Required work =
Determine the number of lines containing the word "from", and state that figure alone.

Available data =
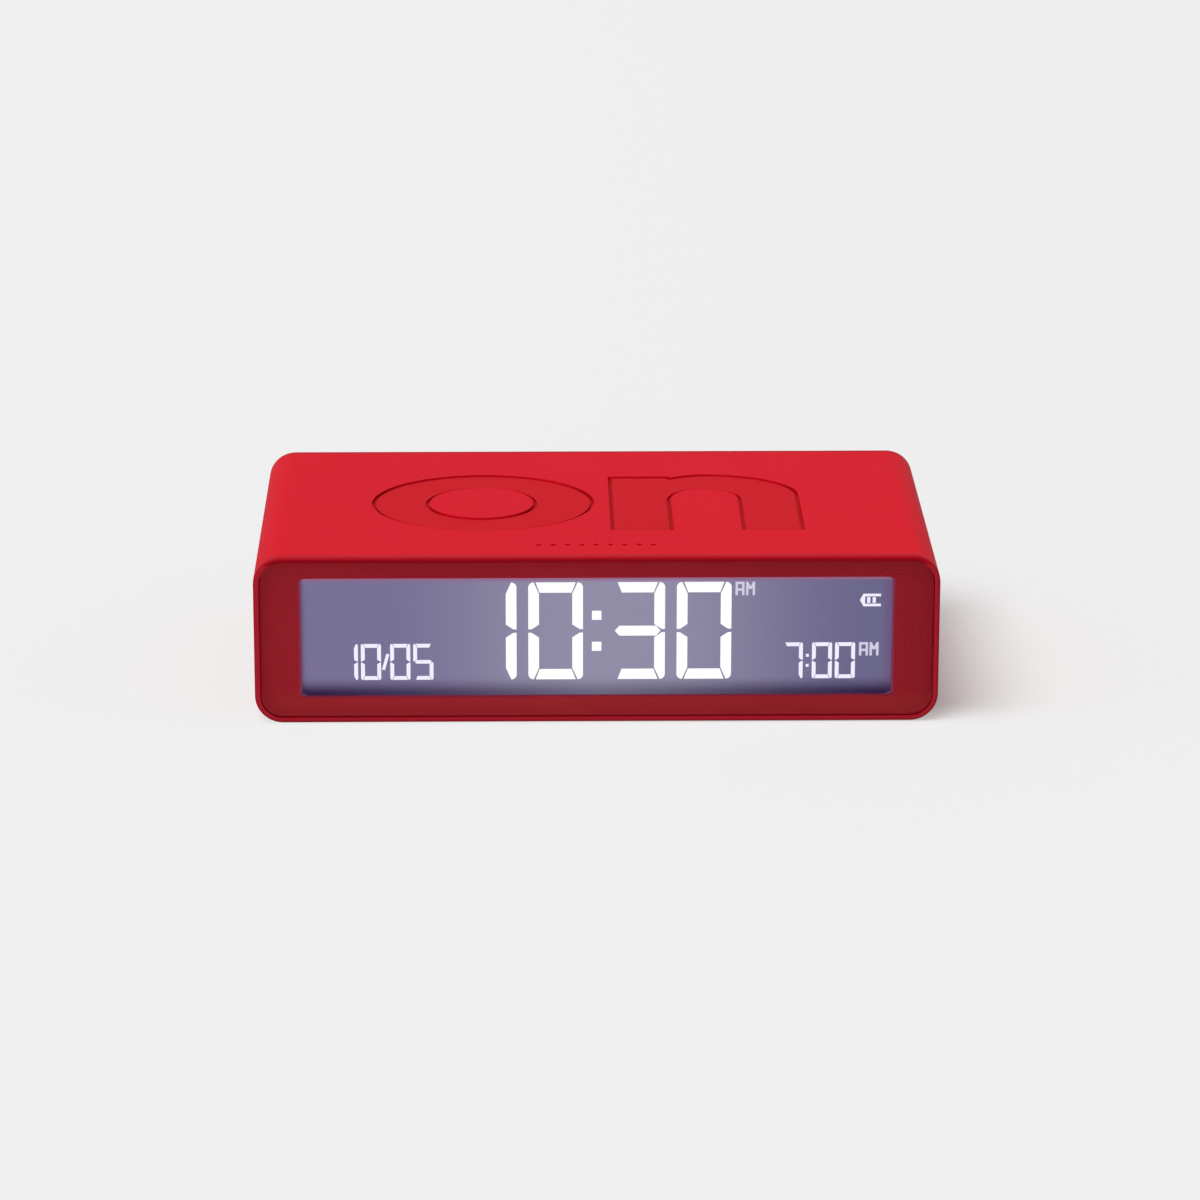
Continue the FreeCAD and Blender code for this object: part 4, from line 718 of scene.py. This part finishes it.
class CLOCK_OT_front(Operator):
    """Make the clear lens and finish the print and tape behind it"""

    bl_idname = "slab_clock.front"
    bl_label = "Lens and border"
    bl_options = {"REGISTER", "UNDO"}
    section = "front"

    def execute(self, context):
        settings = context.scene.slab_clock.front
        low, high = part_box("front_lens")
        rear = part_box("window_mask")[0].y - settings.lens_gap
        bevel = settings.lens_bevel
        knee = bevel * 0.3
        width = high.x - low.x
        height = high.z - low.z
        middle = (low.z + high.z) / 2
        rings = []
        for y, inset in ((rear, 0), (low.y + bevel, 0), (low.y + knee, knee), (low.y, bevel)):
            radius = settings.lens_radius - inset
            outline = rounded_outline(width - 2 * inset, height - 2 * inset, radius)
            rings.append([(x, y, middle + z) for x, z in outline])
        mesh = bmesh.new()
        skin(mesh, rings)
        lens = add_piece("clear_lens", mesh, clear_lens(), "clock")
        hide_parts("front_lens")
        dress(border_print(settings), "window_mask")
        foam = plastic("Foam tape", (0.012, 0.011, 0.013), 0.8, 0.4, 0.05)
        dress(foam, "lens_tape", "door_foam_pad")
        return {"FINISHED"}


class CLOCK_OT_display(Operator):
    """Light the display and finish its layers"""

    bl_idname = "slab_clock.display"
    bl_label = "Display"
    bl_options = {"REGISTER", "UNDO"}
    section = "display"

    def execute(self, context):
        settings = context.scene.slab_clock.display
        dress(glowing_film(settings), "lcd_front_polariser")
        dress(lit_strokes(settings), "lcd_segments")
        dress(display_glass(), "lcd_front_glass", "lcd_rear_glass", "lcd_rear_polariser")
        films = plastic("Optical film", (0.72, 0.72, 0.75), 0.35, 0.2, 0.004)
        dress(films, "diffuser_film", "reflector_film", "light_guide")
        dress(plastic("White plastic", (0.68, 0.68, 0.66)), "display_holder")
        dress(plastic("Lamp package", (0.8, 0.74, 0.4), 0.25, 0.5), "backlight_leds")
        rubber = striped("Contact rubber", (0.04, 0.04, 0.045), (0.5, 0.5, 0.52), 0.5, 0)
        dress(rubber, "zebra_strip")
        return {"FINISHED"}


class CLOCK_OT_back(Operator):
    """Finish the rear cover, the battery door, the buttons and the screws"""

    bl_idname = "slab_clock.back"
    bl_label = "Back"
    bl_options = {"REGISTER", "UNDO"}
    section = "back"

    def execute(self, context):
        settings = context.scene.slab_clock.back
        cover = plastic("Satin red plastic", settings.cover, 0.45, 0.35, 0.02)
        dress(cover, "rear_cover", "battery_door")
        dress(button_plastic(settings), *BUTTONS)
        dress(metal("Zinc steel", (0.6, 0.6, 0.62), 0.28), "rear_cover_screws", "holder_screws")
        steel = metal("Plain steel", (0.66, 0.66, 0.67), 0.2)
        dress(steel, "button_board_screws", "tilt_ball", "buzzer_disc")
        self.grip(settings, cover)
        return {"FINISHED"}

    def grip(self, settings, finish):
        """Raised bars across the door's thumb scoop, the outer two shorter and less deep."""
        low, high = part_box("battery_door")
        middle = (low.x + high.x) / 2
        thick = settings.grip_radius
        thin = thick / 10
        rise, taper = 0.13 * MM, 0.6 * MM
        mesh = bmesh.new()
        for step in (-1, 0, 1):
            depth = settings.grip_depth - abs(step) * rise
            reach = settings.grip_reach - abs(step) * taper
            shoulder = reach - thick / 2
            profile = [(-reach, thin), (-shoulder, thick), (shoulder, thick), (reach, thin)]
            height = high.z - settings.grip_drop + step * settings.grip_pitch
            lathe(mesh, profile, (middle, high.y - depth, height), 0, 12)
        add_piece("door_grip_bars", mesh, finish, "door", True)


class CLOCK_OT_cells(Operator):
    """Print the cells and finish their contacts"""

    bl_idname = "slab_clock.cells"
    bl_label = "Cells and contacts"
    bl_options = {"REGISTER", "UNDO"}
    section = "cells"

    def execute(self, context):
        settings = context.scene.slab_clock.cells
        for name, end, way in (("battery_cell_lower", 1, -1), ("battery_cell_upper", 0, 1)):
            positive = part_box(name)[end].x / MM
            dress(cell_jacket(name, settings, positive, way), name)
        nickel = metal("Nickel", (0.72, 0.7, 0.65), 0.18, 2)
        dress(nickel, "link_contact", "positive_contact", "negative_contact", "quartz_crystal")
        return {"FINISHED"}


class CLOCK_OT_electronics(Operator):
    """Finish the boards and what is on them"""

    bl_idname = "slab_clock.electronics"
    bl_label = "Boards, sounder and leads"
    bl_options = {"REGISTER", "UNDO"}
    section = "boards"

    def execute(self, context):
        mask = circuit_board(context.scene.slab_clock.boards)
        dress(mask, "display_board", "button_board")
        black = plastic("Black plastic", (0.014, 0.014, 0.015), 0.35)
        dress(black, "button_switches", "buzzer_case", "tilt_switch_case", "controller_chip")
        dress(plastic("Grey plastic", (0.22, 0.22, 0.23), 0.45), "buzzer_base", "tilt_switch_cap")
        ceramic = plastic("Fired ceramic", (0.3, 0.22, 0.15), 0.5, 0.2)
        dress(ceramic, "chip_resistors", "chip_capacitors")
        foil = metal("Copper foil", (0.78, 0.38, 0.22), 0.3, 0, 10.0)
        dress(foil, "touch_foil_upper", "touch_foil_lower")
        dress(metal("Copper wire", (0.7, 0.3, 0.14), 0.25, 2), "buzzer_coil")
        dress(metal("Brass", (0.75, 0.55, 0.25), 0.25), "tilt_switch_pins")
        dress(plastic("Red insulation", (0.6, 0.02, 0.02), 0.38, 0.5), "battery_lead_red")
        black_lead = plastic("Black insulation", (0.02, 0.02, 0.02), 0.38, 0.5)
        dress(black_lead, "battery_lead_black", "buzzer_leads")
        dress(striped("Ribbon", (0.5, 0.5, 0.52), (0.32, 0.32, 0.34), 1.0, 0), "ribbon_cable")
        return {"FINISHED"}


class CLOCK_OT_stage(Operator):
    """Set the floor, the light and the camera"""

    bl_idname = "slab_clock.stage"
    bl_label = "Stage"
    bl_options = {"REGISTER", "UNDO"}
    section = "stage"

    def execute(self, context):
        stage = context.scene.slab_clock.stage
        self.floor(stage)
        self.sky(stage)
        self.lamp(stage)
        self.camera(stage)
        bpy.context.scene.view_settings.view_transform = "Standard"
        return {"FINISHED"}

    def floor(self, stage):
        """A pale floor, clear from below and open under the clock, so that the underside shows."""
        finish = Finish("Floor")
        glow = finish.node("ShaderNodeEmission", {}, {"Color": stage.background})["Emission"]
        paint = finish.node("ShaderNodeBsdfDiffuse", {}, {"Color": stage.background})["BSDF"]
        dull_tint = lit(stage.background, stage.bounce)
        dull = finish.node("ShaderNodeBsdfDiffuse", {}, {"Color": dull_tint})["BSDF"]
        x, y, _ = finish.axes()
        before = finish.step(y, LOW.y - 1.0, LOW.y + 9.0, stage.front_side, 1.0)
        share = finish.step(x, LOW.x, HIGH.x, stage.lit_side, stage.shadow) * before
        shaded = finish.mixed_shader(share, glow, paint)
        upper = finish.mixed_shader(finish.seen(), dull, shaded)
        clear = finish.node("ShaderNodeBsdfTransparent", {}, {})["BSDF"]
        under = finish.node("ShaderNodeNewGeometry", {}, {})["Backfacing"]
        finish.end(finish.mixed_shader(under, upper, clear))
        foot = (HIGH.x * MM - stage.foot_side, HIGH.y * MM - stage.foot_end)
        mesh = bmesh.new()
        rings = []
        for reach_x, reach_y in ((stage.reach, stage.reach), foot):
            places = [(side * reach_x, way * reach_y, -stage.floor_gap) for side, way in CORNERS]
            rings.append([mesh.verts.new(place) for place in places])
        bridge(mesh, *rings)
        floor = new_object("floor", mesh, finish)

    def sky(self, stage):
        """Even light from all round, and a backdrop in the floor's colour."""
        world = bpy.data.worlds.new("Studio")
        world.use_nodes = True
        nodes = Nodes(world.node_tree)
        lighting = {"Color": (1, 1, 1), "Strength": stage.sky}
        light = nodes.node("ShaderNodeBackground", {}, lighting)["Background"]
        backdrop = nodes.node("ShaderNodeBackground", {}, {"Color": stage.background})["Background"]
        surface = nodes.mixed_shader(nodes.seen(), light, backdrop)
        nodes.node("ShaderNodeOutputWorld", {}, {"Surface": surface})
        bpy.context.scene.world = world

    def lamp(self, stage):
        """One soft lamp high on the left."""
        lamp = bpy.data.lights.new("lamp", "SUN")
        lamp.energy = stage.lamp
        lamp.angle = stage.lamp_spread
        holder = bpy.data.objects.new("lamp", lamp)
        holder.rotation_euler = (0, stage.lamp_height - math.pi / 2, stage.lamp_turn)
        bpy.context.scene.collection.objects.link(holder)

    def camera(self, stage):
        """A camera at the photograph's viewing angle."""
        lens = bpy.data.cameras.new("camera")
        lens.lens = stage.focal_length
        lens.sensor_width = SENSOR_WIDTH
        lens.clip_end = 50
        camera = bpy.data.objects.new("camera", lens)
        turn = Matrix.Rotation(stage.camera_turn, 4, "Z")
        fall = Matrix.Rotation(math.pi / 2 - stage.camera_fall, 4, "X")
        roll = Matrix.Rotation(stage.camera_roll, 4, "Z")
        camera.matrix_world = Matrix.Translation(stage.camera_place) @ turn @ fall @ roll
        bpy.context.scene.collection.objects.link(camera)
        bpy.context.scene.camera = camera


OPERATORS = (
    CLOCK_OT_sleeve,
    CLOCK_OT_front,
    CLOCK_OT_display,
    CLOCK_OT_back,
    CLOCK_OT_cells,
    CLOCK_OT_electronics,
    CLOCK_OT_stage,
)


class CLOCK_PT_panel(Panel):
    """Lists the clock's operators, each with its settings"""

    bl_idname = "CLOCK_PT_panel"
    bl_label = "Slab alarm clock"
    bl_space_type = "VIEW_3D"
    bl_region_type = "UI"
    bl_category = "Clock"

    def draw(self, context):
        for operator in OPERATORS:
            box = self.layout.box()
            box.operator(operator.bl_idname)
            group = getattr(context.scene.slab_clock, operator.section)
            for name in type(group).__annotations__:
                box.prop(group, name)


CLASSES = (
    SleeveSettings,
    FrontSettings,
    DisplaySettings,
    BackSettings,
    CellSettings,
    BoardSettings,
    StageSettings,
    ClockSettings,
    *OPERATORS,
    CLOCK_PT_panel,
)


def register():
    for kind in CLASSES:
        bpy.utils.register_class(kind)
    bpy.types.Scene.slab_clock = PointerProperty(type=ClockSettings)


def unregister():
    del bpy.types.Scene.slab_clock
    for kind in reversed(CLASSES):
        bpy.utils.unregister_class(kind)


def main():
    register()
    bpy.ops.slab_clock.sleeve()
    bpy.ops.slab_clock.front()
    bpy.ops.slab_clock.display()
    bpy.ops.slab_clock.back()
    bpy.ops.slab_clock.cells()
    bpy.ops.slab_clock.electronics()
    bpy.ops.slab_clock.stage()


if __name__ == "__main__":
    main()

Correct result =
3